## AIM OF THE TASK
Copy each line below without leaving any out.

## INFORMATION PROVIDED
━━━━━━━━━━━━━━━━

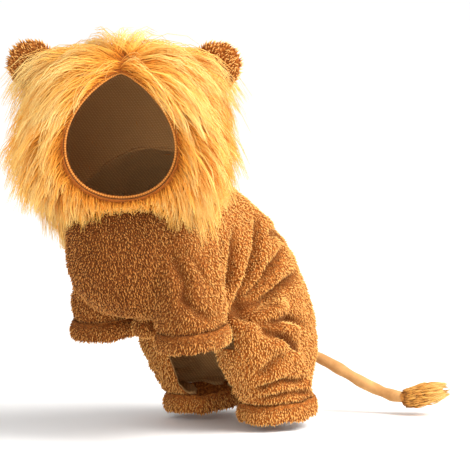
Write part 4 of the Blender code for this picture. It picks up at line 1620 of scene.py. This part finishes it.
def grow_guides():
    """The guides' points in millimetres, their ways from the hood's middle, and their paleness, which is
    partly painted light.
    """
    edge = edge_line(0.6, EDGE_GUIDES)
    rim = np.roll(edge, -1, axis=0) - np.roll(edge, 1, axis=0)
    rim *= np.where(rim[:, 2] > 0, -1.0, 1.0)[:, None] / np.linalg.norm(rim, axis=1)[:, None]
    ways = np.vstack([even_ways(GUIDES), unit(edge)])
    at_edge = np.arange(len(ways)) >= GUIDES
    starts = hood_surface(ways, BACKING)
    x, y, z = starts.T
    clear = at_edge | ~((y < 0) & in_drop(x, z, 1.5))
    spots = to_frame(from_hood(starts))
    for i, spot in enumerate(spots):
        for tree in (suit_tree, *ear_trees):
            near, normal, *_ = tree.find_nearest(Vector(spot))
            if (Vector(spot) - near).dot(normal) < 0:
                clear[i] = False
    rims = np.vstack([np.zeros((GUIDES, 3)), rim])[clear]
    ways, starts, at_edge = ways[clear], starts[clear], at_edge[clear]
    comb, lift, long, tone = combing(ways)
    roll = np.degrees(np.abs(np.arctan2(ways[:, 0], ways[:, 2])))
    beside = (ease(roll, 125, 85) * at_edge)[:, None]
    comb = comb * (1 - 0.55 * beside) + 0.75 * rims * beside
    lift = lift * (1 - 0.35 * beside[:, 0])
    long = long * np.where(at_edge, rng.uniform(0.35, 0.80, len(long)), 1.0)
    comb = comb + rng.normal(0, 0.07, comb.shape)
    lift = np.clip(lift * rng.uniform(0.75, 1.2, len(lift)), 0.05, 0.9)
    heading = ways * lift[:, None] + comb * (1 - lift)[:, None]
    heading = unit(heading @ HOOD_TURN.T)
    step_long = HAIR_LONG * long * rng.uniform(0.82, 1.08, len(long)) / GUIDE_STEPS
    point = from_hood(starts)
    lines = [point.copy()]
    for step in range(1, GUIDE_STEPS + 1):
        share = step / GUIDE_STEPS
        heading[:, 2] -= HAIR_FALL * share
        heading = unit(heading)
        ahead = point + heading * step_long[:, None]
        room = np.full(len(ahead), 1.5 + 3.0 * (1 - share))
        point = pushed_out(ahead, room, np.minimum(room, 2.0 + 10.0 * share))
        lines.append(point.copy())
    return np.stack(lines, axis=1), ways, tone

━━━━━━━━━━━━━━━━

## COMPLETED EXERCISE
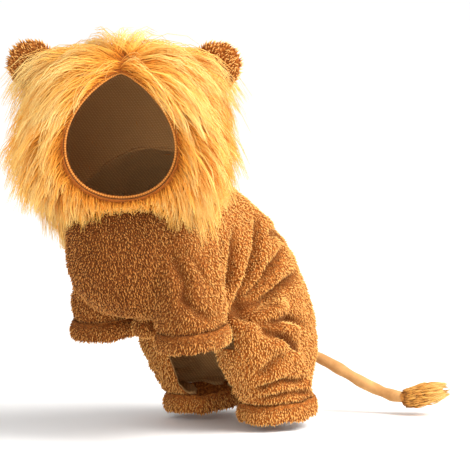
Write part 4 of the Blender code for this picture. It picks up at line 1620 of scene.py. This part finishes it.
def grow_guides():
    """The guides' points in millimetres, their ways from the hood's middle, and their paleness, which is
    partly painted light.
    """
    edge = edge_line(0.6, EDGE_GUIDES)
    rim = np.roll(edge, -1, axis=0) - np.roll(edge, 1, axis=0)
    rim *= np.where(rim[:, 2] > 0, -1.0, 1.0)[:, None] / np.linalg.norm(rim, axis=1)[:, None]
    ways = np.vstack([even_ways(GUIDES), unit(edge)])
    at_edge = np.arange(len(ways)) >= GUIDES
    starts = hood_surface(ways, BACKING)
    x, y, z = starts.T
    clear = at_edge | ~((y < 0) & in_drop(x, z, 1.5))
    spots = to_frame(from_hood(starts))
    for i, spot in enumerate(spots):
        for tree in (suit_tree, *ear_trees):
            near, normal, *_ = tree.find_nearest(Vector(spot))
            if (Vector(spot) - near).dot(normal) < 0:
                clear[i] = False
    rims = np.vstack([np.zeros((GUIDES, 3)), rim])[clear]
    ways, starts, at_edge = ways[clear], starts[clear], at_edge[clear]
    comb, lift, long, tone = combing(ways)
    roll = np.degrees(np.abs(np.arctan2(ways[:, 0], ways[:, 2])))
    beside = (ease(roll, 125, 85) * at_edge)[:, None]
    comb = comb * (1 - 0.55 * beside) + 0.75 * rims * beside
    lift = lift * (1 - 0.35 * beside[:, 0])
    long = long * np.where(at_edge, rng.uniform(0.35, 0.80, len(long)), 1.0)
    comb = comb + rng.normal(0, 0.07, comb.shape)
    lift = np.clip(lift * rng.uniform(0.75, 1.2, len(lift)), 0.05, 0.9)
    heading = ways * lift[:, None] + comb * (1 - lift)[:, None]
    heading = unit(heading @ HOOD_TURN.T)
    step_long = HAIR_LONG * long * rng.uniform(0.82, 1.08, len(long)) / GUIDE_STEPS
    point = from_hood(starts)
    lines = [point.copy()]
    for step in range(1, GUIDE_STEPS + 1):
        share = step / GUIDE_STEPS
        heading[:, 2] -= HAIR_FALL * share
        heading = unit(heading)
        ahead = point + heading * step_long[:, None]
        room = np.full(len(ahead), 1.5 + 3.0 * (1 - share))
        point = pushed_out(ahead, room, np.minimum(room, 2.0 + 10.0 * share))
        lines.append(point.copy())
    return np.stack(lines, axis=1), ways, tone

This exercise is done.